The new contract involving these three constituencies must address all key issues that Somali clans usually compete over—natural and material resources, government representation, allocation of resources, and settlement of disputes. The chieftaincy is not about who should be crowned as a traditional chief. This institution is a political tool that has been used by corrupt former politicians and tribal elders, individuals that are known to have milked former governments by securing government positions, controlling resources, and unfairly distributing benefits of the state by claiming to rein from a ruling class. Such individuals are always running in front of the chief and speaking in every gathering—always seeking to gain endorsements rather than addressing critical needs.
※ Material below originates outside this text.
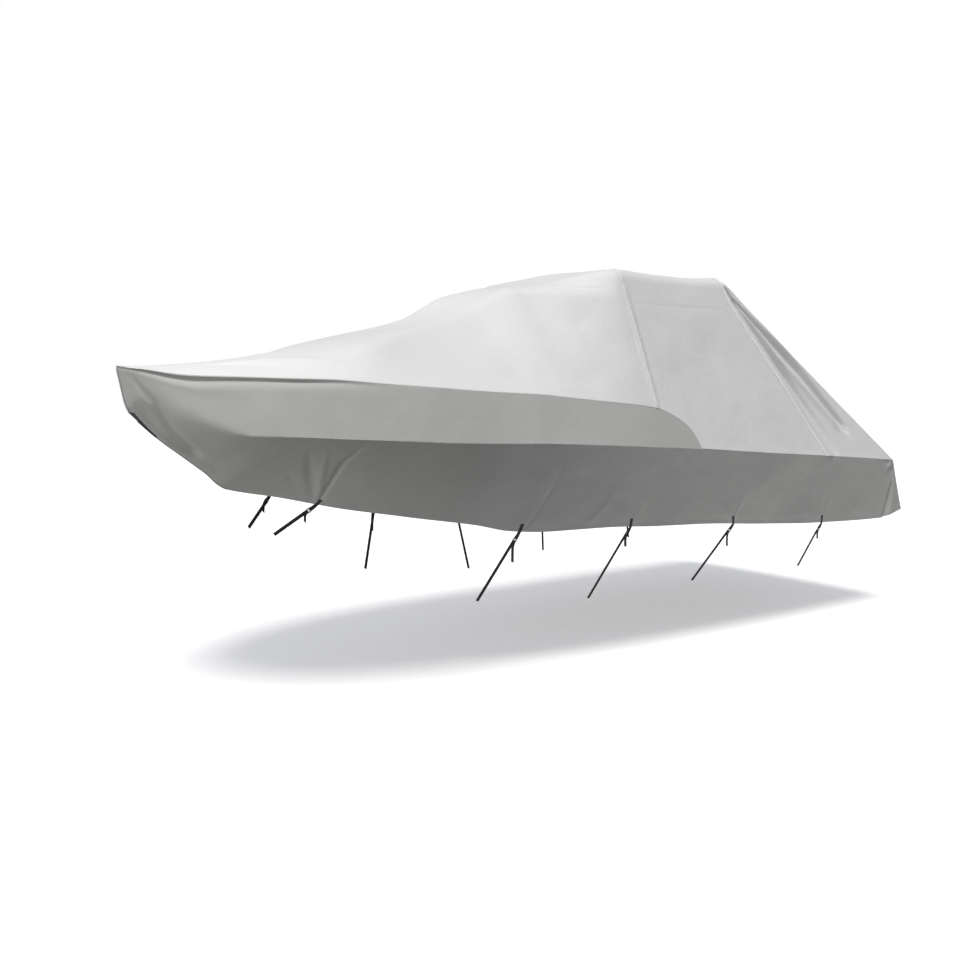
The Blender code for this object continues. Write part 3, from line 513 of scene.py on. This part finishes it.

These remnants of the former dictator Siad Barre know how to use tribe and tradition to sway to a cause so that it will directly benefit them. They know the art of divisiveness, and use these arts to accumulate fame, wealth and status. Unfortunately Chief Abdirashid was not wise enough to understand that these individuals were leading him into a tribal mine field. They should take stock of the Somali adage, “Without knowing the country, to which you travel, you will get lost; and if you go to a place where you don’t know anybody, you will starve (“Dal aqoon la’aan waa la habaabaa, dad aqoon la’aana waa la qadaa”).